Maybe it was one of the times a law enforcement training session was packed with police.
Maybe it was while he was riding along on what is an increasing number of raids on dogfighting operations.
Whenever it was, there was a moment over the past two years that Goodwin, the anti-dog fighting expert at the Humane Society of the United States, realized that of all the unexpected things, a silver lining had formed in the ugly clouds of the Michael Vick(notes) scandal.
“People campaigned against dogfighting ever since the first dogfight ever happened,” Goodwin said. “But never had there been a spotlight put on this issue like when Michael Vick was involved in it.
“What we’ve all learned is certain high-profile events change the trajectory of issues and this was that moment for dogfighting.”
Vick returns to the NFL on Sunday as a backup quarterback for the Philadelphia Eagles. He’s nearly two and a half years removed from his arrest and subsequent imprisonment for funding and operating Bad Newz Kennels, a major dogfighting operation in rural Virginia.
Goodwin will be watching his return. He once led animal cruelty protests of Vick outside court proceedings. Now they are on the same team, the Humane Society enlisting Vick as a spokesman.
Goodwin isn’t going to call Vick a friend; he isn’t going to forget the violence that occurred under his watch. Yet the two have become strange partners – each using the other for their own selfish purposes. Vick needs the public relations help. The Humane Society needs the star power and credibility Vick has brought to speaking engagements to children in Chicago, Atlanta and Philadelphia.
“People always ask if he’s sincere,” Goodwin said. “He certainly comes across as sincere but I believe in the long run his actions will either prove or disprove his sincerity on this.
“I do think the young people who’ve come and heard him speak really believed him. That is what’s most important. That’s why we entered into this relationship. After we weighed everything out it became a no-brainer that giving Michael Vick a platform to speak out against dogfighting would be quite powerful.”
While Goodwin is pleased that he has someone capable of reaching certain groups, particularly inner-city children, the speeches Vick is giving for the Humane Society are a drop in the bucket to the impact he unwittingly had on the issue.
The brutality that surrounds the sport was once, for most Americans, out of mind. This was an underground, backwoods activity. Now it is common knowledge. A million speeches couldn’t duplicate the media coverage and public discourse on the issue.
“I think there is a heightened sympathy for the animals because people who may have been against dogfighting from the start, now realize that it’s actually more horrible than they imagined,” Goodwin said.
“People didn’t think about the fact that dogs that performed poorly might be electrocuted. Now a lot of people know that.”
It’s also silenced nearly everyone who doesn’t consider it such a big deal.
“You’ve also got people who may have been antagonistic and they’ve seen the public outcry over this and no one wants to face that,” Goodwin said.

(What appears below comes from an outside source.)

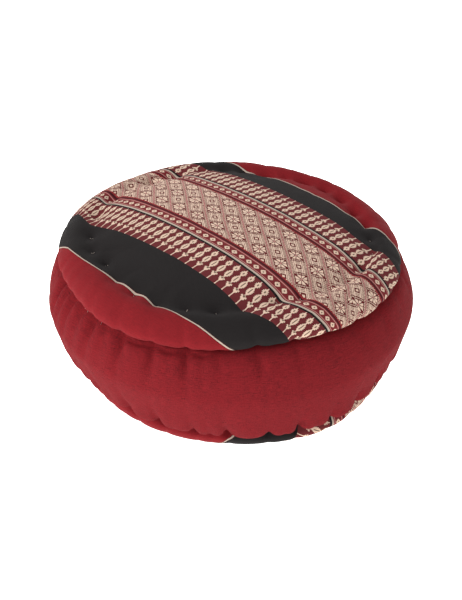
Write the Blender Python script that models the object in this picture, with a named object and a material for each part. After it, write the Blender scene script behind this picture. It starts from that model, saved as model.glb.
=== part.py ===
"""Round floor cushion: a filled body in a gathered side band, with a sewn top and bottom panel.

Metres, +Z up. The origin is at the middle of the resting face. +X is the cushion's right and
-Y its front. Bearings are in degrees, anticlockwise from +X.
"""
import math
import random
from collections import namedtuple

import bmesh
import bpy
from mathutils import Vector

MM = 0.001

# Driving dimensions
HEIGHT = 171 * MM          # crown above the floor
RING_RADIUS = 148 * MM     # ring of tufts around the crowned middle
SEAM_RADIUS = 178 * MM     # both seams
SIDE_RADIUS = 201 * MM     # side band at its fullest
CLOTH = 1.5 * MM           # thickness of a panel
GAP = 0.3 * MM             # clearance between two pieces
SEAM_ROOM = 0.6 * MM       # how much further a panel's seat is cut back at its seam
STEPS = 4                  # points from one fold to the next
OVAL = 0.015               # how much the sewn outline is drawn out of round
OVAL_BEARING = -80         # the long way of that oval
LEAN = (0.065, 0.070)      # how far the foot lies from under the top, for each metre of height
CENTRE = (-0.00565, -0.00617)  # moves the whole plan over the origin
TUFT_DEPTH = 5.5           # millimetres that a tuft draws the cloth in
TOP_GATHER = 4.2           # the same for a pucker of the top seam
BOTTOM_GATHER = 5.5        # and of the bottom seam
LOBE = 0.25                # part of a fold's depth by which the filling stands out beside it
UNEVEN_SEED = 7
UNEVEN = 0.3               # part by which the pull of one fold differs from another

# One row of points around the cushion, in millimetres: its radius and height, how deep the
# tufts and the gathers draw it in, and along which line of the folds it runs
# (0 at the tufts, 1 at the top seam, 2 at the bottom seam).
Row = namedtuple("Row", "name radius height tuft gather along")

TOP_ROWS = [
    Row("dome", 66, 169.5, 0.0, 0.0, 0.0),
    Row("dome edge", 106, 165.2, 0.4, 0.0, 0.0),
    Row("shoulder", 131, 160.8, 2.4, 0.0, 0.0),
    Row("tuft ring", RING_RADIUS / MM, 158.0, TUFT_DEPTH, 0.0, 0.0),
    Row("roll crest", 161, 156.8, 2.4, 0.5, 0.3),
    Row("roll shoulder", 173.5, 149.5, 1.2, 1.2, 0.6),
    Row("roll side", 182.5, 141.0, 0.5, 2.0, 0.8),
    Row("lip", 183, 135.0, 0.0, 3.0, 0.95),
    Row("top seam", SEAM_RADIUS / MM, 130.5, 0.0, TOP_GATHER, 1.0),
]
BAND_ROWS = [
    Row("top seam", SEAM_RADIUS / MM, 130.5, 0.0, TOP_GATHER, 1.0),
    Row("band top", 188.5, 122.5, 0.0, 3.4, 1.05),
    Row("band upper", 197, 106.5, 0.0, 1.8, 1.25),
    Row("band middle", SIDE_RADIUS / MM, 83.0, 0.0, 1.0, 1.5),
    Row("band lower", 197, 56.5, 0.0, 1.8, 1.75),
    Row("band foot", 189, 34.5, 0.0, 4.0, 1.95),
    Row("bottom seam", SEAM_RADIUS / MM, 25.0, 0.0, BOTTOM_GATHER, 2.0),
]
BOTTOM_ROWS = [
    Row("bottom seam", SEAM_RADIUS / MM, 25.0, 0.0, BOTTOM_GATHER, 2.0),
    Row("under side", 181, 15.0, 0.0, 3.0, 2.0),
    Row("under roll", 175, 4.5, 0.0, 1.2, 2.0),
    Row("resting face", 165, 0.0, 0.0, 0.0, 2.0),
]

# Each fold starts at a tuft and runs out through a pucker of both seams: the tuft's bearing and
# its radius in millimetres, and the bearings of the puckers.
Fold = namedtuple("Fold", "tuft radius top bottom")

FOLDS = [
    Fold(-176.1, 144.5, -173.0, -174.0),
    Fold(-163.8, 145.3, -162.0, -162.5),
    Fold(-153.3, 139.0, -150.5, -150.0),
    Fold(-139.0, 146.1, -136.5, -138.5),
    Fold(-127.7, 148.0, -123.5, -126.7),
    Fold(-117.1, 152.0, -112.6, -115.2),
    Fold(-104.4, 150.0, -102.1, -102.8),
    Fold(-93.7, 149.2, -92.4, -91.6),
    Fold(-83.5, 147.9, -81.0, -79.5),
    Fold(-69.6, 142.0, -69.4, -70.5),
    Fold(-60.5, 147.0, -58.0, -59.5),
    Fold(-47.9, 149.0, -47.0, -48.5),
    Fold(-38.5, 152.0, -35.5, -37.5),
    Fold(-28.0, 153.5, -24.5, -25.5),
    Fold(-15.3, 156.0, -12.5, -14.0),
    Fold(-5.6, 152.0, -2.0, -2.5),
    Fold(5.8, 151.0, 9.0, 9.5),
    Fold(17.0, 147.0, 20.5, 21.0),
    Fold(29.0, 147.0, 32.0, 33.0),
    Fold(40.5, 147.5, 43.5, 44.0),
    Fold(51.5, 145.0, 55.0, 56.0),
    Fold(61.5, 142.0, 66.0, 67.5),
    Fold(70.8, 138.5, 76.0, 78.5),
    Fold(81.9, 139.5, 87.5, 89.0),
    Fold(91.5, 142.0, 98.5, 100.5),
    Fold(101.5, 144.3, 108.0, 111.5),
    Fold(115.8, 141.0, 120.5, 123.0),
    Fold(127.5, 144.0, 132.0, 134.5),
    Fold(138.5, 147.0, 144.0, 146.5),
    Fold(150.5, 147.4, 156.0, 158.5),
    Fold(166.0, 146.0, 170.0, 172.0),
]


def uneven_pulls():
    """How hard each fold is drawn in, about 1 each."""
    draw = random.Random(UNEVEN_SEED)
    return [draw.uniform(1 - UNEVEN, 1 + UNEVEN) for _ in FOLDS]


PULLS = uneven_pulls()


def fold_bearing(fold, along):
    """Bearing of a fold's line: 0 is its tuft, 1 the top seam and 2 the bottom seam."""
    if along < 1:
        return fold.tuft + (fold.top - fold.tuft) * along
    return fold.top + (fold.bottom - fold.top) * (along - 1)


def fold_profile(share):
    """Depth between two folds: 1 in each fold, 0 midway, round like a lobe of filling."""
    edge = 1 - abs(2 * share - 1)
    return 1 - math.sqrt(1 - (1 - edge) ** 2)


def placed(radius, height, bearing):
    """A point of the cushion, with its oval outline and its lean."""
    angle = math.radians(bearing)
    reach = max(0.0, (radius - RING_RADIUS) / (SIDE_RADIUS - RING_RADIUS))
    stretch = 1 + OVAL * reach * math.cos(2 * (angle - math.radians(OVAL_BEARING)))
    drop = HEIGHT - height
    x = radius * stretch * math.cos(angle) + LEAN[0] * drop + CENTRE[0]
    y = radius * stretch * math.sin(angle) + LEAN[1] * drop + CENTRE[1]
    return Vector((x, y, height))


def ring_points(row, normal, inset=0.0):
    """The points of one row, drawn in at each fold and then moved inwards by the inset."""
    points = []
    for index, fold in enumerate(FOLDS):
        following = FOLDS[(index + 1) % len(FOLDS)]
        turn = 360 if index + 1 == len(FOLDS) else 0
        start = fold_bearing(fold, row.along)
        end = fold_bearing(following, row.along) + turn
        pulls = (PULLS[index], PULLS[(index + 1) % len(FOLDS)])
        for step in range(STEPS):
            share = step / STEPS
            pull = pulls[0] if share < 0.5 else pulls[1]
            depth = (row.tuft + row.gather) * MM
            draw = depth * (LOBE - fold_profile(share) * pull)
            tuft_shift = fold.radius + (following.radius - fold.radius) * share - RING_RADIUS / MM
            follow = row.tuft / TUFT_DEPTH * tuft_shift * MM
            move = draw - inset
            radius = row.radius * MM + follow + normal[0] * move
            height = row.height * MM + normal[1] * move
            points.append(placed(radius, height, start + (end - start) * share))
    return points


def row_normals(rows, first, last):
    """Outward direction of each row across its neighbours, given for the first and the last."""
    normals = []
    for before, after in zip(rows, rows[2:]):
        run = Vector((after.radius - before.radius, after.height - before.height)).normalized()
        normals.append((-run.y, run.x))
    return [first] + normals + [last]


OUTWARDS = (1.0, 0.0)
UPWARDS = (0.0, 1.0)
DOWNWARDS = (0.0, -1.0)

TOP_NORMALS = row_normals(TOP_ROWS, UPWARDS, OUTWARDS)
BAND_NORMALS = row_normals(BAND_ROWS, OUTWARDS, OUTWARDS)
BOTTOM_NORMALS = row_normals(BOTTOM_ROWS, OUTWARDS, DOWNWARDS)


def rings_of(rows, normals, inset=0.0):
    return [ring_points(row, normal, inset) for row, normal in zip(rows, normals)]


def lowered(ring, drop):
    return [point - Vector((0, 0, drop)) for point in ring]


def loops_of(mesh, rings):
    return [[mesh.verts.new(point) for point in ring] for ring in rings]


def bridge(mesh, loops):
    """Two triangles between each pair of columns. Every skin is split the same way round, so
    that skins that lie on each other stay parallel."""
    for upper, lower in zip(loops, loops[1:]):
        for index in range(len(upper)):
            following = (index + 1) % len(upper)
            mesh.faces.new((upper[index], lower[index], lower[following]))
            mesh.faces.new((upper[index], lower[following], upper[following]))


def close_with_fan(mesh, loop, height):
    tip = mesh.verts.new(placed(0, height, 0))
    for index in range(len(loop)):
        mesh.faces.new((tip, loop[index], loop[(index + 1) % len(loop)]))


def close_flat(mesh, loop):
    mesh.faces.new(loop)


def finished_piece(mesh, name, material):
    bmesh.ops.recalc_face_normals(mesh, faces=mesh.faces)
    data = bpy.data.meshes.new(name)
    mesh.to_mesh(data)
    mesh.free()
    data.materials.append(material)
    data.shade_smooth()
    piece = bpy.data.objects.new(name, data)
    bpy.context.scene.collection.objects.link(piece)
    return piece


def cloth_material(name, colour, roughness):
    material = bpy.data.materials.new(name)
    material.use_nodes = True
    shader = material.node_tree.nodes["Principled BSDF"]
    shader.inputs["Base Color"].default_value = (*colour, 1)
    shader.inputs["Roughness"].default_value = roughness
    shader.inputs["Metallic"].default_value = 0
    material.diffuse_color = (*colour, 1)
    return material


def filled_body(material):
    """The filled cushion: its wall is the side band, and both panels lie in its shallow seats."""
    seat = CLOTH + GAP
    seam_seat = seat + SEAM_ROOM
    top_seat = rings_of(TOP_ROWS, TOP_NORMALS, seat)
    top_seat[-1] = lowered(ring_points(TOP_ROWS[-1], OUTWARDS, seam_seat), GAP)
    band = rings_of(BAND_ROWS, BAND_NORMALS)
    band[0] = lowered(band[0], GAP)
    band[-1] = lowered(band[-1], -GAP)
    bottom_seat = rings_of(BOTTOM_ROWS, BOTTOM_NORMALS, seat)
    bottom_seat[0] = lowered(ring_points(BOTTOM_ROWS[0], OUTWARDS, seam_seat), -GAP)
    mesh = bmesh.new()
    loops = loops_of(mesh, top_seat + band + bottom_seat)
    bridge(mesh, loops)
    close_with_fan(mesh, loops[0], HEIGHT - seat)
    close_flat(mesh, loops[-1])
    return finished_piece(mesh, "filled_body", material)


def top_panel(material):
    """The cloth over the crown and the rim roll, down to the top seam."""
    mesh = bmesh.new()
    outside = loops_of(mesh, rings_of(TOP_ROWS, TOP_NORMALS))
    inside = loops_of(mesh, rings_of(TOP_ROWS, TOP_NORMALS, CLOTH))
    bridge(mesh, outside)
    bridge(mesh, inside)
    bridge(mesh, [outside[-1], inside[-1]])
    close_with_fan(mesh, outside[0], HEIGHT)
    close_with_fan(mesh, inside[0], HEIGHT - CLOTH)
    return finished_piece(mesh, "top_panel", material)


def bottom_panel(material):
    """The cloth that the cushion rests on: flat underneath, rolled up to the bottom seam."""
    mesh = bmesh.new()
    outside = loops_of(mesh, rings_of(BOTTOM_ROWS, BOTTOM_NORMALS))
    inside = loops_of(mesh, rings_of(BOTTOM_ROWS, BOTTOM_NORMALS, CLOTH))
    bridge(mesh, outside)
    bridge(mesh, inside)
    bridge(mesh, [outside[0], inside[0]])
    close_flat(mesh, outside[-1])
    close_flat(mesh, inside[-1])
    return finished_piece(mesh, "bottom_panel", material)


def main():
    for item in list(bpy.data.objects):
        bpy.data.objects.remove(item)
    red = cloth_material("red_cloth", (0.30, 0.03, 0.04), 0.85)
    brocade = cloth_material("brocade_cloth", (0.22, 0.10, 0.09), 0.8)
    filled_body(red)
    top_panel(brocade)
    bottom_panel(brocade)


main()
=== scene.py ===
import math
import random

import bpy
import numpy as np
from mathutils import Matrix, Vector, noise


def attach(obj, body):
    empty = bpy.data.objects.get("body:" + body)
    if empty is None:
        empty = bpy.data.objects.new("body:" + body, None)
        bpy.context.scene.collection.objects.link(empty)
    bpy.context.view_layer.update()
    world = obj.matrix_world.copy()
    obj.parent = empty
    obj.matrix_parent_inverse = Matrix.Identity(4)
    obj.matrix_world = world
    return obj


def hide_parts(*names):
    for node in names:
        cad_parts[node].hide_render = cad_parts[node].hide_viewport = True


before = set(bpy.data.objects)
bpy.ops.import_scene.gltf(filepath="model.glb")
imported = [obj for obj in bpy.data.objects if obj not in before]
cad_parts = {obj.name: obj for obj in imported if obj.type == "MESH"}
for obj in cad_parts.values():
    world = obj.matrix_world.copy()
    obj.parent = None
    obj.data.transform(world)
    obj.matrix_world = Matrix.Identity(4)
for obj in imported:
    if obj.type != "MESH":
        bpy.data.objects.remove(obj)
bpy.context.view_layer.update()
mm = 0.001

camera = {
    "lens": 62.35,  # millimetres, on a sensor of this height
    "sensor": 36.0,
    "place": (0.00035, -0.9562, 0.7166),
    "target": (0.00035, -0.00617, 0.0686),
}


def linked(name, data):
    made = bpy.data.objects.new(name, data)
    bpy.context.scene.collection.objects.link(made)
    return made


def aimed(name, data, place, target):
    made = linked(name, data)
    made.location = place
    made.rotation_euler = (Vector(target) - Vector(place)).to_track_quat("-Z", "Y").to_euler()
    return made


def addCamera(setup):
    data = bpy.data.cameras.new("photoCamera")
    data.sensor_fit = "VERTICAL"
    data.sensor_height = setup["sensor"]
    data.lens = setup["lens"]
    data.clip_start = 0.01
    bpy.context.scene.camera = aimed("photoCamera", data, setup["place"], setup["target"])


addCamera(camera)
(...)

The result has been 27 new laws passed at both the federal and state levels to increase punishments against dogfighting since Vick’s arrest. The crime is now a felony in all 50 states (it was 48 pre-Vick). Police, now sensing that this is a crime the public won’t stand for, have increased their enforcement of the law, stepping up raids and following tips.
And presumably, people that may have just looked the other way or even partaken in dogfighting have had second thoughts due to the publicity about ramifications of their involvement.
Make no mistake, Goodwin wishes it never happened. The murdered and mistreated dogs are his chief concern. Yet it did happen and the moment he heard about it he sought to “gather the facts and then see what could be done to turn this into a net plus for the dogs, who are the victims of dogfighting.”
In more than two years later, that net plus has been realized.
The fight against dogfighting continues, Goodwin is busier than ever, but at least something good has come from the bad news of Michael Vick’s kennels.